In a society where transgender persons are treated as outcasts, Karachi’s Nisha Rao is hell-bent on fighting people’s discriminatory and harsh perceptions by pursuing higher education.
Rao, a lawyer and activist, has become’s Pakistan’s first transgender student to have been granted admission into an MPhil programme to study law. She will be doing her LLM degree from the University of Karachi.
The activist was also the first Pakistani transgender person to have obtained a law degree from the Sindh Muslim Government Law College in 2020.
In an exclusive interview with Geo.tv, Rao expressed happiness over being admitted to an MPhil programme as the first transgender person. “I had been very worried for two months. I took the exam in June this year, but was informed just four days ago that I had gotten admission,” she said.
Nisha explained that a two-year LLM degree is equivalent to an MPhil degree and confirmed that it will be the first time a transgender person will attempt to get the degree.
According to Nisha, KU Vice-Chancellor Prof Dr Khalid Iraqi says that KU is the first university in Pakistan to award an LLM degree to a transgender individual.
The fight for higher education
It is very difficult for a transgender person to get an education in Pakistan due to a lack of resources, Rao shared, explaining that education institutes don’t admit people of her community and there is no quota system for them.
“I have paid a fee of Rs104,000 for one semester for LLM, which shows how impossible an idea it is for transgender persons — who mostly beg on the streets — to be able to pay for higher education,” she commented.
She said that this is where the challenges start for transgender people: should they beg or complete their education? Transgender persons, she said, can’t make up their minds about their education because it is so expensive. Nisha also pointed out that it would cost her over Rs400,000 to complete her LLM degree.
Nisha added that she had also bought a scooty for Rs 170,000 so she could go to the university easily.
She lamented that there are no scholarships for transgender persons either.
The activist clarified that she wasn’t asking for a scholarship for herself, but that it would be better for universities to offer scholarships to transgender persons so that they don’t have to beg.
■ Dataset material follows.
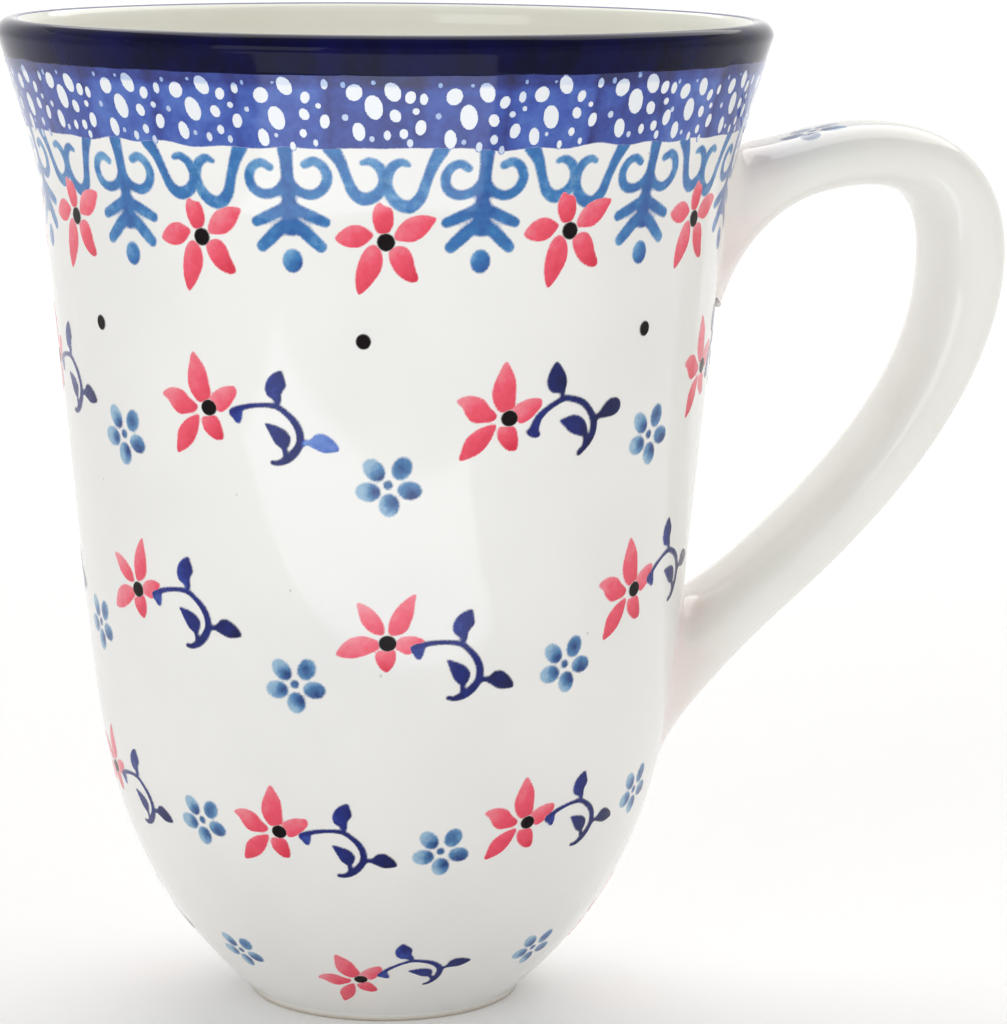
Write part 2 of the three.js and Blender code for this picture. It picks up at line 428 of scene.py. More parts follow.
class Graph:
    """The nodes of one material, ending in one shader."""

    def __init__(self, name):
        self.material = bpy.data.materials.new(name)
        self.material.use_nodes = True
        self.tree = self.material.node_tree
        self.tree.nodes.clear()
        self.shader = self.add("ShaderNodeBsdfPrincipled")
        out = self.add("ShaderNodeOutputMaterial")
        self.link(self.shader.outputs["BSDF"], out.inputs["Surface"])
        self.coords = self.add("ShaderNodeTexCoord").outputs["Object"]

    def add(self, kind, **settings):
        node = self.tree.nodes.new(kind)
        for key, value in settings.items():
            setattr(node, key, value)
        return node

    def link(self, a, b):
        self.tree.links.new(a, b)

    def put(self, socket, value):
        if isinstance(value, (int, float, tuple)):
            socket.default_value = value
        else:
            self.link(value, socket)

    def attribute(self, name):
        return self.add("ShaderNodeAttribute", attribute_name=name).outputs["Fac"]

    def noise(self, size, detail=2.0, rough=0.5, stretch=None):
        """Noise whose features are about size millimetres across."""
        node = self.add("ShaderNodeTexNoise")
        node.inputs["Scale"].default_value = 1 / (size * MM)
        node.inputs["Detail"].default_value = detail
        node.inputs["Roughness"].default_value = rough
        source = self.coords
        if stretch:
            mapping = self.add("ShaderNodeMapping")
            mapping.inputs["Scale"].default_value = stretch
            self.link(source, mapping.inputs["Vector"])
            source = mapping.outputs["Vector"]
        self.link(source, node.inputs["Vector"])
        return node.outputs["Fac"]

    def unevenness(self, amount, *noise):
        """Noise about zero."""
        return self.math("MULTIPLY", self.math("SUBTRACT", self.noise(*noise), 0.5), amount)

    def math(self, kind, a, b=0.0, clamp=False):
        node = self.add("ShaderNodeMath", operation=kind, use_clamp=clamp)
        self.put(node.inputs[0], a)
        self.put(node.inputs[1], b)
        return node.outputs[0]

    def remap(self, value, low, high, to_low=0.0, to_high=1.0, smooth=True):
        node = self.add("ShaderNodeMapRange", interpolation_type="SMOOTHSTEP" if smooth else "LINEAR")
        self.put(node.inputs["Value"], value)
        for key, number in (("From Min", low), ("From Max", high), ("To Min", to_low), ("To Max", to_high)):
            node.inputs[key].default_value = number
        return node.outputs["Result"]

    def mix(self, factor, a, b):
        node = self.add("ShaderNodeMix", data_type="RGBA")
        self.put(node.inputs["Factor"], factor)
        self.put(node.inputs["A"], a)
        self.put(node.inputs["B"], b)
        return node.outputs["Result"]

    def ramp(self, value, stops):
        node = self.add("ShaderNodeValToRGB")
        while len(node.color_ramp.elements) < len(stops):
            node.color_ramp.elements.new(0.5)
        for element, (at, colour) in zip(node.color_ramp.elements, stops):
            element.position = at
            element.color = colour
        self.link(value, node.inputs["Fac"])
        return node.outputs["Color"]

    def glaze_colour(self):
        """The clear glaze over white clay: a faint drift in tone and a few tiny grey specks."""
        drift = self.remap(self.noise(26, 2), 0.35, 0.7)
        base = self.mix(drift, GLAZE, GLAZE_DEEP)
        cells = self.add("ShaderNodeTexVoronoi")
        cells.inputs["Scale"].default_value = 1 / (9 * MM)
        self.link(self.coords, cells.inputs["Vector"])
        speck = self.remap(cells.outputs["Distance"], 0.012, 0.03, 0.5, 0.0)
        return self.mix(speck, base, linear(172, 164, 154))

    def glaze_gloss(self, roughness=0.07, wave=0.11, grain=0.02):
        self.shader.inputs["Roughness"].default_value = roughness
        self.shader.inputs["IOR"].default_value = 1.52
        swell = self.add("ShaderNodeBump")
        swell.inputs["Strength"].default_value = wave
        swell.inputs["Distance"].default_value = 0.9 * MM
        self.link(self.noise(15, 1.5, 0.4), swell.inputs["Height"])
        pores = self.add("ShaderNodeBump")
        pores.inputs["Strength"].default_value = grain
        pores.inputs["Distance"].default_value = 0.15 * MM
        self.link(self.noise(1.3, 2), pores.inputs["Height"])
        self.link(swell.outputs["Normal"], pores.inputs["Normal"])
        self.link(pores.outputs["Normal"], self.shader.inputs["Normal"])

    def colour(self, value):
        self.put(self.shader.inputs["Base Color"], value)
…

“Don’t they know what our livelihood is?” she asked, adding that while she herself does not seek a discount on the fee, she wants the government to allow such discounts to transgender individuals who want to study and are in need.
She said that the attitude of the administration in the university was good and cooperative with her and that the varsity even gave her a congratulatory call when she got her admission.
When Nisha was asked if she was afraid that people would harass or bully her, she confidently replied that it all depends on someone’s personality.
“If a transgender person speaks well, puts on less make-up, walks properly and stays confident, people won’t bother them,” she said, adding that she had still had never faced such unpleasant situations.
Should encourage transgender persons to become active citizens: KU VC
Karachi University Vice-Chancellor Prof Dr Khalid Iraqi told Geo.tv that society should encourage transgender people to become active citizens.
He said that the decision to admit Nisha Rao was taken at a meeting of the Board of Advanced Studies and Research (BASR).
A dean who attended the meeting told Jang that Rao had low marks in her test, but given her interest in the rights of transgender people and in higher education, she was exclusively allowed to pursue an MPhil in law.
When Iraqi was asked whether a transgender person would be considered for a teaching job at the varsity if they applied, he said the decision would depend on the selection committee.
The KU VC said that any student can contact the financial aid office of the university for scholarships.
Asked about the university’s policy to protect transgender persons from bullying, he said action would be taken against such people in accordance with the law.